Items listed in a dataset:

— start —

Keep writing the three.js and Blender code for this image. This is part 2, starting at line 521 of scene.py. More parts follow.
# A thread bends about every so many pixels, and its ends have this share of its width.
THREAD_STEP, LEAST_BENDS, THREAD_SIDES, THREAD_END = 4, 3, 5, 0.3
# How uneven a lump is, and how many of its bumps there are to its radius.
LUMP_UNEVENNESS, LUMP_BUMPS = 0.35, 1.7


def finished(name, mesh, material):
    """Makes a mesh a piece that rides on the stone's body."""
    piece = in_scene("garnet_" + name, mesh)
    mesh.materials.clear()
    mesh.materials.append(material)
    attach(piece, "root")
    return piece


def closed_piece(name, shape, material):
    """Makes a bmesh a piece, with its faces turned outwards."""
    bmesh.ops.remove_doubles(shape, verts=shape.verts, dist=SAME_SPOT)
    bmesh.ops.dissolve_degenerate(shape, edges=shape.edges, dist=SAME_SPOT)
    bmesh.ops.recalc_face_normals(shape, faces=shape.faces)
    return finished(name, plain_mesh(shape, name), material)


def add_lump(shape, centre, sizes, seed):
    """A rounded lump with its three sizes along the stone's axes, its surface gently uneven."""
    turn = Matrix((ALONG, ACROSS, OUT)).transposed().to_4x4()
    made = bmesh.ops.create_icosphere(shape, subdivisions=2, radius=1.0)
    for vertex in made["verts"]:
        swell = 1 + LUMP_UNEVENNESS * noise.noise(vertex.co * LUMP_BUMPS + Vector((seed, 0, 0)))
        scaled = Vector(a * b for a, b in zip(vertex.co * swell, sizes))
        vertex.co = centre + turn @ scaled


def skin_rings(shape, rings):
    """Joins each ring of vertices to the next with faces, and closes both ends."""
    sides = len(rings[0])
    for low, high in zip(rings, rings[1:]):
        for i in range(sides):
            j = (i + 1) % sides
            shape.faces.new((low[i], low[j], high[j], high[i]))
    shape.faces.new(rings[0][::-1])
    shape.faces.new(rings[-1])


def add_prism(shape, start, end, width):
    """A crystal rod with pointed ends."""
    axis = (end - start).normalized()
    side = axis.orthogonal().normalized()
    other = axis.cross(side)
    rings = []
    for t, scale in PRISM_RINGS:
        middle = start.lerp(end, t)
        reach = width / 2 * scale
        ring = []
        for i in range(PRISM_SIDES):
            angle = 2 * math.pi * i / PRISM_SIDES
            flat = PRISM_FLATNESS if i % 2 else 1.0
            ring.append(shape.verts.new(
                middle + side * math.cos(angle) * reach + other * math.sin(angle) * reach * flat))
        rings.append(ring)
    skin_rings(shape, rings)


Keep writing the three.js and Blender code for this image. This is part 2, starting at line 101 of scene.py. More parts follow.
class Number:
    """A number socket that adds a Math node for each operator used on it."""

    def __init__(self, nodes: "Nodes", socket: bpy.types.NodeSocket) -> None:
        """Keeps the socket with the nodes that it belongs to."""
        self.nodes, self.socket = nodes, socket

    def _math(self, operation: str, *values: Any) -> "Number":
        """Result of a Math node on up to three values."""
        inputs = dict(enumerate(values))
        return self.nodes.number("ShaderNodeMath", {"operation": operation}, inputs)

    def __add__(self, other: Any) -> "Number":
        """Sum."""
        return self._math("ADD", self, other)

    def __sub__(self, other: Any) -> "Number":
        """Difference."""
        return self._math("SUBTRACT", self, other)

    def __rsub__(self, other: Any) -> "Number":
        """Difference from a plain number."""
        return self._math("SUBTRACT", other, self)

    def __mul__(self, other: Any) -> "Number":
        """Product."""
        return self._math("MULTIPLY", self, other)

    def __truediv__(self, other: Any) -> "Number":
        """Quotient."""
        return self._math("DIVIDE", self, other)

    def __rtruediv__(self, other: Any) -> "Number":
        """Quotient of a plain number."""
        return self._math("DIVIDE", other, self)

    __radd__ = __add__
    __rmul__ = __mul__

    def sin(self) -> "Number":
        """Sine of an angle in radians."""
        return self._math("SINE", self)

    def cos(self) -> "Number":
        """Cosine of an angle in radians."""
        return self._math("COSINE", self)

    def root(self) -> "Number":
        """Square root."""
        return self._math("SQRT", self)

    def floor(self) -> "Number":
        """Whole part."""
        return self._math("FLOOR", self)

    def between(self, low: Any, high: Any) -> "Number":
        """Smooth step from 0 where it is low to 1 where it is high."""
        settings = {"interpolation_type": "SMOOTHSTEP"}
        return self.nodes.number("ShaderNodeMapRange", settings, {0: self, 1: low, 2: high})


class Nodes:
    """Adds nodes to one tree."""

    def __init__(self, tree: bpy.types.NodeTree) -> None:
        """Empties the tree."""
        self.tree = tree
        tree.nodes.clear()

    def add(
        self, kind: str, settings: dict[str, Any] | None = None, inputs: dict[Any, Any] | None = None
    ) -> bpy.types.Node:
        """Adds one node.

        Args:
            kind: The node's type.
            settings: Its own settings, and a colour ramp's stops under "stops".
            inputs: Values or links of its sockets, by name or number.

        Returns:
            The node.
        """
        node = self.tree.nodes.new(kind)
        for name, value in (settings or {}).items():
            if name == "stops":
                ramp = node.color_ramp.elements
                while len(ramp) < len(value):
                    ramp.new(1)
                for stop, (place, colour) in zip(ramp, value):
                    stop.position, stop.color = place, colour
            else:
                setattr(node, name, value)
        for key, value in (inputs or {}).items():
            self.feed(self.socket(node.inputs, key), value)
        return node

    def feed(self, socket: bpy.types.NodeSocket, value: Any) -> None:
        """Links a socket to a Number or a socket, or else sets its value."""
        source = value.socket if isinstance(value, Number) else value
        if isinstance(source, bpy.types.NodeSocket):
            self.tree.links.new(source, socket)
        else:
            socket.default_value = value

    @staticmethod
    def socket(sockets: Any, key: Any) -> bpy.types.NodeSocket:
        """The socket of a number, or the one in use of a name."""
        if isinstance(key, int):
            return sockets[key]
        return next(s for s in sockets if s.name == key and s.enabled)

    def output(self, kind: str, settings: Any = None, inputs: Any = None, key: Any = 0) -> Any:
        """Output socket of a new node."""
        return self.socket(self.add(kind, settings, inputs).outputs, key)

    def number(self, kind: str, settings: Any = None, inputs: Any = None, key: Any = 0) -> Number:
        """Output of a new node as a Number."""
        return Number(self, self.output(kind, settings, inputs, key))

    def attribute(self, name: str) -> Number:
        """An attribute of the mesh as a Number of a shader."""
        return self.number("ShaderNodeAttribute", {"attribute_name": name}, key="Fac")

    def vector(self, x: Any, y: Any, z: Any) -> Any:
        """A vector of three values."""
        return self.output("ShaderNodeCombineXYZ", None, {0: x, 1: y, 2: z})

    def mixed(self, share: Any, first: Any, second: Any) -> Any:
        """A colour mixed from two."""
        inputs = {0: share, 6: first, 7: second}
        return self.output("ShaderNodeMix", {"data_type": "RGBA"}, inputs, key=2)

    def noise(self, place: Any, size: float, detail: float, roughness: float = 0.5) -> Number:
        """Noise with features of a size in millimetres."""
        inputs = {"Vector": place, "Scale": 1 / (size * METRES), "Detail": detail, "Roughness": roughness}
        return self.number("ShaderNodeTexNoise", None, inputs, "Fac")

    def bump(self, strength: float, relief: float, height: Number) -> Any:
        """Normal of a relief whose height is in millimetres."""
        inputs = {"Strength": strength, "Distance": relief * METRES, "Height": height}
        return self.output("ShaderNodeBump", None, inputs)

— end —

_SHORT TASK_: Copy, please, exactly the lines that start at the first line of the data and end at the line containing "return piece", both kept and no others.

_COMPLETE ANSWER_:
Keep writing the three.js and Blender code for this image. This is part 2, starting at line 521 of scene.py. More parts follow.
# A thread bends about every so many pixels, and its ends have this share of its width.
THREAD_STEP, LEAST_BENDS, THREAD_SIDES, THREAD_END = 4, 3, 5, 0.3
# How uneven a lump is, and how many of its bumps there are to its radius.
LUMP_UNEVENNESS, LUMP_BUMPS = 0.35, 1.7


def finished(name, mesh, material):
    """Makes a mesh a piece that rides on the stone's body."""
    piece = in_scene("garnet_" + name, mesh)
    mesh.materials.clear()
    mesh.materials.append(material)
    attach(piece, "root")
    return piece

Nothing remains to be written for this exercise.